The final episode of Police Squad! was Testimony of Evil (Dead Men Don’t Laugh). This was another Wuhl, Insana, Dante episode, but it also has the distinction of being probably the worst episode of the series. A nightclub entertainer involved in drug trafficking is murdered, so Drebin goes undercover as an entertainer to take his place. The scene with Drebin doing his act of jokes and songs goes on way too long and is more cringe worthy than funny. The only thing I found funny in the whole bit was how they managed to destroy one joke in an effort to make it network friendly by substituting “hot tar” for “dog crap”. Yes, there used to be a time when you couldn’t do poop jokes on television. I was also surprised they got away with sneaking in the puchline, “I don’t think I can take 67 more of those” on an 8 PM show back in 1982. I can only assume that standards didn’t know the rest of the joke. It involves flatulence and a number two higher than the one mentioned on television. Larry the Cable Guy has been known to tell it in his shows.

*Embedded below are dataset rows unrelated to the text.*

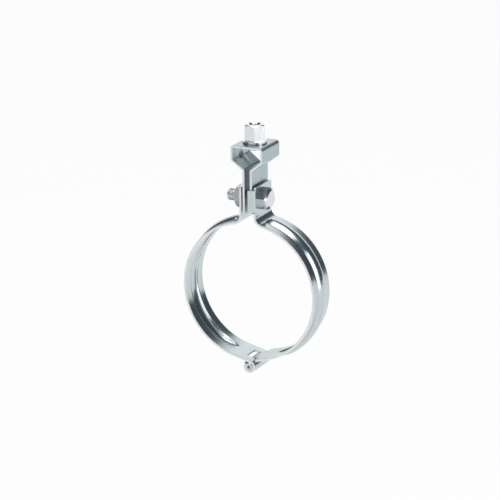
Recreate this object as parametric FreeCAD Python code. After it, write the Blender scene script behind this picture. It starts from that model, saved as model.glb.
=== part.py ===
import FreeCAD, Part
import math
import os

os.makedirs("parts", exist_ok=True)
V = FreeCAD.Vector

# Pipe and strip
# Steel pipe with an outside diameter of 114.3 mm (nominal 100), strip 30 x 2 mm.
pipe_r = 57.15
strip_t = 2.0
band_w = 30.0
ring_r = pipe_r + strip_t / 2

# Ears, bolt height
# The two upright ears stand on both sides of the bracket legs.
ear_x = 6.3
ear_top_z = 88.6
ear_corner_r = 2.0
root_bend_r = 7.0
bolt_z = 76.5
bolt_r = 5.0
hole_clear = 0.8

# Bead pressed outwards along the middle of each half, between two plain lanes that grip the pipe
bead_w = 13.0
bead_h = 2.8
grip_w = 7.8
bead_top_deg = 17.5
bead_bottom_deg = 28.0

# Hinge at the bottom
pin_r = 3.4
pin_fit = 0.06
leave_deg = 14.5
curl_deg = 298.0
knuckle_mid_w = 14.0
knuckle_gap = 0.4
window_edge = 5.8
notch_edge = 5.6
pin_over = 0.5
pin_edge = 0.4
pin_cup_r = 1.5
pin_cup_depth = 2.2

# Folded tab on the right ear that laps the front edge of the bracket leg
tab_h = 18.4
tab_rise = 0.8
tab_reach = 6.0
tab_clear = 0.35
tab_bend_r = 0.7

# Hanging bracket
leg_x = 3.3
leg_bottom_z = 66.0
slope_low_z = 102.4
slope_high_z = 109.8
shoulder_x = 13.3
plate_top_z = 122.4
bend_r = 2.0
plate_w = 31.5
dart_r = 2.6
dart_len = 13.0

# Swivel nut for the hanging rod (W3/8)
rod_af = 16.0
collar_h = 2.2
rod_hex_h = 13.2
rod_crown_r = 7.6
rod_turn_deg = -66.0
rod_minor_r = 4.0
rod_major_r = 4.76
collar_r = 10.0
neck_r = 6.3
neck_fit = 0.1
flange_r = 8.4
flange_t = 2.8
flange_edge_r = 0.9
seat_gap = 0.15

# M10 clamp bolt and nut
bolt_af = 17.0
head_h = 7.0
head_crown_r = 6.6
bolt_len = 31.0
bolt_tip = 0.8
shank_in = 1.0
thread_minor_r = 4.2
nut_af = 17.0
nut_h = 8.0
nut_crown_r = 8.1
thread_clear = 0.05
head_turn_deg = -9.0
nut_turn_deg = 4.0
mouth_depth = 1.0
mouth_over = 0.3

ear_out = ear_x + strip_t / 2
half_w = band_w / 2
rod_hex_z = plate_top_z + collar_h
rod_top_z = rod_hex_z + rod_hex_h
spare = 20.0


def section(x, z, deg, front, back):
    # rectangle of the strip, square to the heading, at a point of its middle line
    a = math.radians(deg)
    n = V(-math.sin(a), 0, math.cos(a)) * (strip_t / 2)
    p = V(x, front, z)
    y = V(0, back - front, 0)
    return Part.Face(Part.makePolygon([p - n, p + n, p + n + y, p - n + y, p - n]))


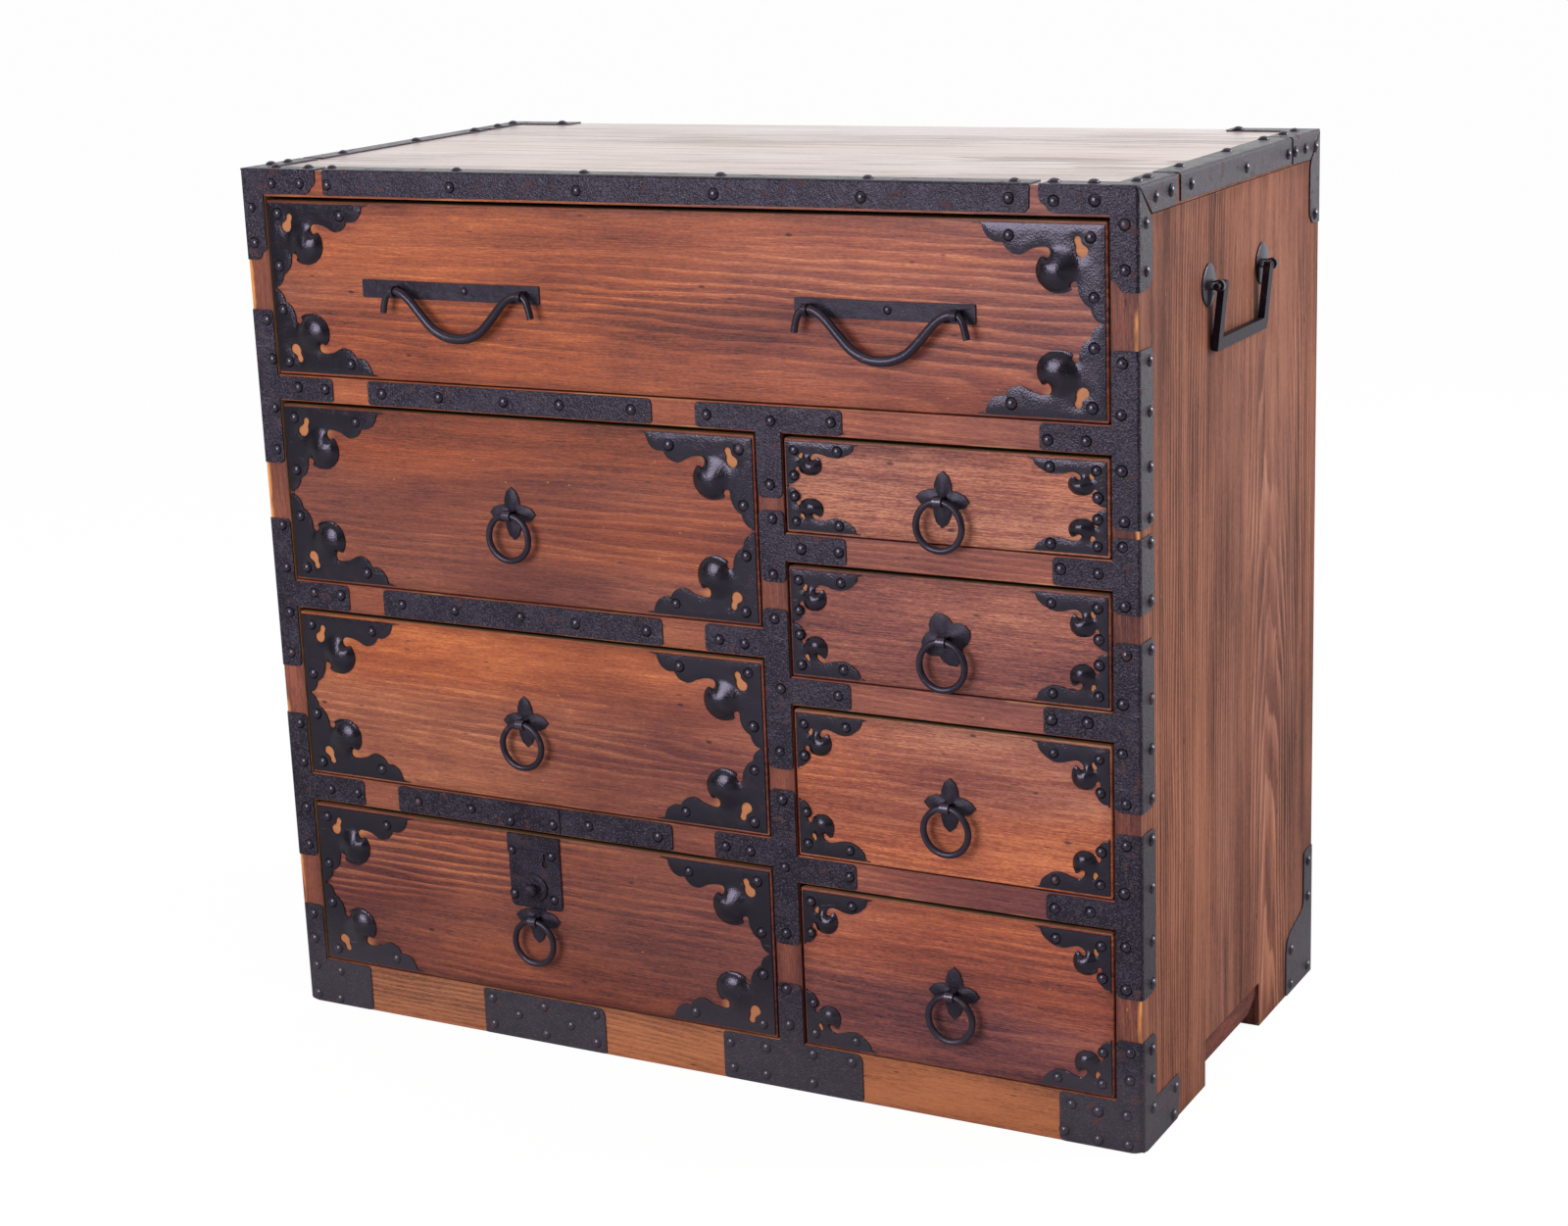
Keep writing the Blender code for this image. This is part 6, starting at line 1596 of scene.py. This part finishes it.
sky = Sky("studio")
bpy.context.scene.world = sky.world
ray = sky.node("LightPath", output="Is Camera Ray")
way = sky.node("SeparateXYZ", sockets={0: sky.node("TexCoord", output="Generated")}, output="Y")
behind = ray.output("Is Glossy Ray") * sky.between(way, -0.35, 0.15)
seen = sky.sum("MAXIMUM", sky.sum("MAXIMUM", ray, behind), ray.output("Is Transmission Ray"))
dim = sky.between(way.output("Z"), 0.05, 0.90) * (DIM_HIGH - DIM_LOW) + DIM_LOW
sky.feed(sky.shader.inputs["Strength"], seen * (1 - dim) + dim)
sky.feed(sky.shader.inputs["Color"], (1, 1, 1, 1))


def lamp(name, place, target, size, power):
    """A square softbox that faces a point."""
    data = bpy.data.lights.new(name, "AREA")
    data.shape, data.size, data.energy = "SQUARE", size, power
    made = bpy.data.objects.new(name, data)
    made.location = place
    made.rotation_euler = (Vector(target) - Vector(place)).to_track_quat("-Z", "Y").to_euler()
    bpy.context.scene.collection.objects.link(made)


lamp("key_lamp", (-0.85, -2.9, 1.30), (0, -0.2, 0.45), 1.6, 56)
lamp("side_lamp", (2.7, 1.5, 1.7), (0.3, 0, 0.45), 1.2, 66)
print("sky and two lamps")

# %% [markdown]
# ## Camera
# The camera's place, its turn and its lens were worked out from the case's corners in the photograph. The rows of
# the matrix below are the camera's right, up and back.

# %% Camera
camera = bpy.data.cameras.new("camera")
camera.sensor_width = 36
camera.lens = 64.77
camera.clip_end = 200
eye_point = bpy.data.objects.new("camera", camera)
turn = Matrix(((0.88136, 0.47096, -0.0374), (-0.08847, 0.2423, 0.96616),
               (0.46408, -0.84823, 0.25522))).transposed()
eye_point.matrix_world = Matrix.Translation((1.27314, -2.34171, 1.09566)) @ turn.to_4x4()
bpy.context.scene.collection.objects.link(eye_point)
bpy.context.scene.camera = eye_point
bpy.context.scene.view_settings.view_transform = "Standard"
print("camera with a lens of", camera.lens, "mm")

# %% [markdown]
# Last, the box of the dressed model is worked out.

# %% Work out the box of the dressed model
low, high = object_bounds()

Testimony of Evil does have a few cute bits, and it has Dick Miller in a supporting role, so it’s not all bad. It’s just the weakest of the six. I would still rather watch it than any episode of Real Housewives, any Bridal shows, or a million other shows that have crossed the airwaves. Even Robert Wuhl in the commentary seems to state that this is not his greatest work. He continually talks about how he doesn’t remember this or he doesn’t remember that. He also admits the Drebin stage performance goes on too long.
So using a scale of 1 to 10, Police Squad! gets a 9 for episode 1, a 7 for episodes 2, 4, and 5, a 6 for episode 3 and a 4 for episode 6. That averages out to a 6.66 which we will round up to a 7. Amazingly if I had been asked to just rate the series, I would have probably given it an 8.